- Source data
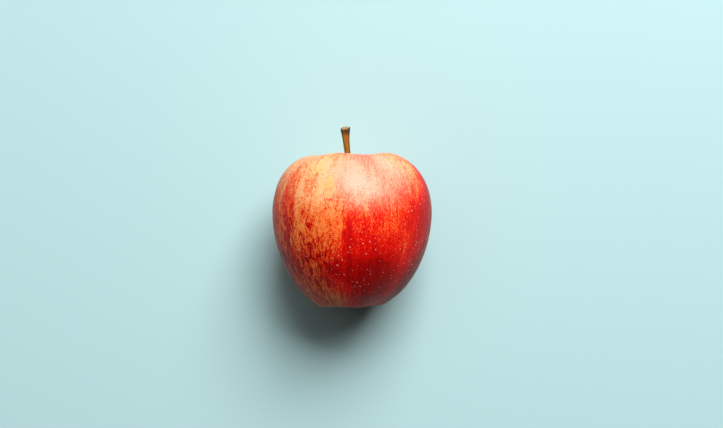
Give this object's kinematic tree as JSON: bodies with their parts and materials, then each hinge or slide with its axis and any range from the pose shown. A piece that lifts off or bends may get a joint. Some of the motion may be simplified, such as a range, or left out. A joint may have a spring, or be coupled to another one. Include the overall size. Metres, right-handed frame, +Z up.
{
  "type": "apple",
  "caption": "Ripe red and yellow dessert apple lying on its cheek, with its stem and the dried sepals and stamens of its eye.",
  "frame": {"origin": "centre of the small flat spot on the cheek that the apple rests on", "axes": "+Z up from the resting spot through the fruit; +Y along the fruit from its eye to its stem; +X to the right seen from above with the stem away from the viewer"},
  "size_m": [0.0746, 0.0842, 0.0739],
  "materials": {
    "skin": "satin",
    "stalk": "matte",
    "sepals": "matte",
    "flower_remains": "matte"
  },
  "bodies": {
    "root": {"fruit": "skin", "stem": "stalk", "sepal_1": "sepals", "sepal_2": "sepals", "sepal_3": "sepals", "sepal_4": "sepals", "sepal_5": "sepals", "stamen_1": "flower_remains", "stamen_2": "flower_remains", "stamen_3": "flower_remains", "stamen_4": "flower_remains", "stamen_5": "flower_remains", "stamen_6": "flower_remains", "stamen_7": "flower_remains", "stamen_8": "flower_remains", "stamen_9": "flower_remains", "stamen_10": "flower_remains", "style_column": "flower_remains"}
  },
  "joints": []
}
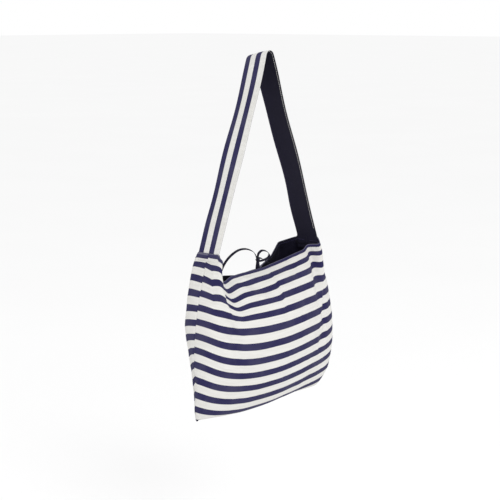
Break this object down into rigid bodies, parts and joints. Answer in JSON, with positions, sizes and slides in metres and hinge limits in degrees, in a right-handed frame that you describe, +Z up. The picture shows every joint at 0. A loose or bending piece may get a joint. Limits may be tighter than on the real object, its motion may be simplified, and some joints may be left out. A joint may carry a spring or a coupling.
{
  "type": "shoulder bag",
  "caption": "Lined canvas shoulder bag with horizontal stripes, a wide one-piece strap over both side seams and a ribbon tie at the mouth.",
  "frame": {"origin": "on the axis of the bend that the strap makes over its peg, at the middle of the strap's width", "axes": "+X across the bag from its left side seam to its right one, -Y out of its front, +Z up"},
  "size_m": [0.3558, 0.144, 0.6505],
  "materials": {
    "canvas": "woven cotton canvas, navy and off-white stripes",
    "lining": "plain dark navy cotton",
    "turned_edge": "turned-in canvas edges",
    "thread": "cotton sewing thread",
    "strap_canvas": "woven cotton canvas, lengthwise stripes",
    "strap_cotton": "plain dark navy cotton",
    "ribbon": "narrow dark navy cotton ribbon"
  },
  "bodies": {
    "strap": {"strap_outer": "strap_canvas", "strap_lining": "strap_cotton", "strap_front_stitching": "thread", "strap_back_stitching": "thread"},
    "bag": {"front_panel": "canvas", "back_panel": "canvas", "front_lining": "lining", "back_lining": "lining", "left_side_seam": "turned_edge", "right_side_seam": "turned_edge", "bottom_seam": "turned_edge", "front_mouth_stitching": "thread", "back_mouth_stitching": "thread", "left_strap_end": "strap_cotton", "right_strap_end": "strap_cotton", "left_strap_tack": "thread", "right_strap_tack": "thread", "front_tie": "ribbon", "back_tie": "ribbon", "bow_knot": "ribbon"}
  },
  "joints": [
    {"name": "bag_swing", "type": "hinge", "parent": "strap", "child": "bag", "pos_m": [0, 0, -0.338], "axis": [1, 0, 0], "range_deg": [-80, 80]}
  ]
}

- Written request
Your task is to reproduce the whole listing exactly.

- Written response
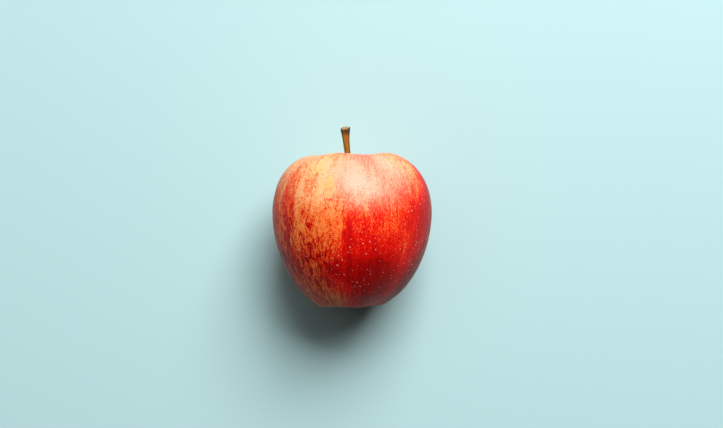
Give this object's kinematic tree as JSON: bodies with their parts and materials, then each hinge or slide with its axis and any range from the pose shown. A piece that lifts off or bends may get a joint. Some of the motion may be simplified, such as a range, or left out. A joint may have a spring, or be coupled to another one. Include the overall size. Metres, right-handed frame, +Z up.
{
  "type": "apple",
  "caption": "Ripe red and yellow dessert apple lying on its cheek, with its stem and the dried sepals and stamens of its eye.",
  "frame": {"origin": "centre of the small flat spot on the cheek that the apple rests on", "axes": "+Z up from the resting spot through the fruit; +Y along the fruit from its eye to its stem; +X to the right seen from above with the stem away from the viewer"},
  "size_m": [0.0746, 0.0842, 0.0739],
  "materials": {
    "skin": "satin",
    "stalk": "matte",
    "sepals": "matte",
    "flower_remains": "matte"
  },
  "bodies": {
    "root": {"fruit": "skin", "stem": "stalk", "sepal_1": "sepals", "sepal_2": "sepals", "sepal_3": "sepals", "sepal_4": "sepals", "sepal_5": "sepals", "stamen_1": "flower_remains", "stamen_2": "flower_remains", "stamen_3": "flower_remains", "stamen_4": "flower_remains", "stamen_5": "flower_remains", "stamen_6": "flower_remains", "stamen_7": "flower_remains", "stamen_8": "flower_remains", "stamen_9": "flower_remains", "stamen_10": "flower_remains", "style_column": "flower_remains"}
  },
  "joints": []
}
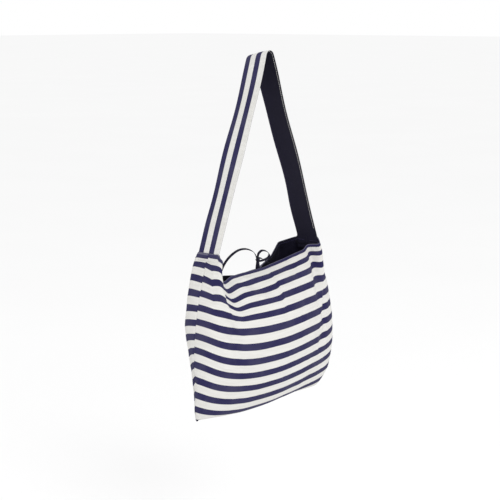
Break this object down into rigid bodies, parts and joints. Answer in JSON, with positions, sizes and slides in metres and hinge limits in degrees, in a right-handed frame that you describe, +Z up. The picture shows every joint at 0. A loose or bending piece may get a joint. Limits may be tighter than on the real object, its motion may be simplified, and some joints may be left out. A joint may carry a spring or a coupling.
{
  "type": "shoulder bag",
  "caption": "Lined canvas shoulder bag with horizontal stripes, a wide one-piece strap over both side seams and a ribbon tie at the mouth.",
  "frame": {"origin": "on the axis of the bend that the strap makes over its peg, at the middle of the strap's width", "axes": "+X across the bag from its left side seam to its right one, -Y out of its front, +Z up"},
  "size_m": [0.3558, 0.144, 0.6505],
  "materials": {
    "canvas": "woven cotton canvas, navy and off-white stripes",
    "lining": "plain dark navy cotton",
    "turned_edge": "turned-in canvas edges",
    "thread": "cotton sewing thread",
    "strap_canvas": "woven cotton canvas, lengthwise stripes",
    "strap_cotton": "plain dark navy cotton",
    "ribbon": "narrow dark navy cotton ribbon"
  },
  "bodies": {
    "strap": {"strap_outer": "strap_canvas", "strap_lining": "strap_cotton", "strap_front_stitching": "thread", "strap_back_stitching": "thread"},
    "bag": {"front_panel": "canvas", "back_panel": "canvas", "front_lining": "lining", "back_lining": "lining", "left_side_seam": "turned_edge", "right_side_seam": "turned_edge", "bottom_seam": "turned_edge", "front_mouth_stitching": "thread", "back_mouth_stitching": "thread", "left_strap_end": "strap_cotton", "right_strap_end": "strap_cotton", "left_strap_tack": "thread", "right_strap_tack": "thread", "front_tie": "ribbon", "back_tie": "ribbon", "bow_knot": "ribbon"}
  },
  "joints": [
    {"name": "bag_swing", "type": "hinge", "parent": "strap", "child": "bag", "pos_m": [0, 0, -0.338], "axis": [1, 0, 0], "range_deg": [-80, 80]}
  ]
}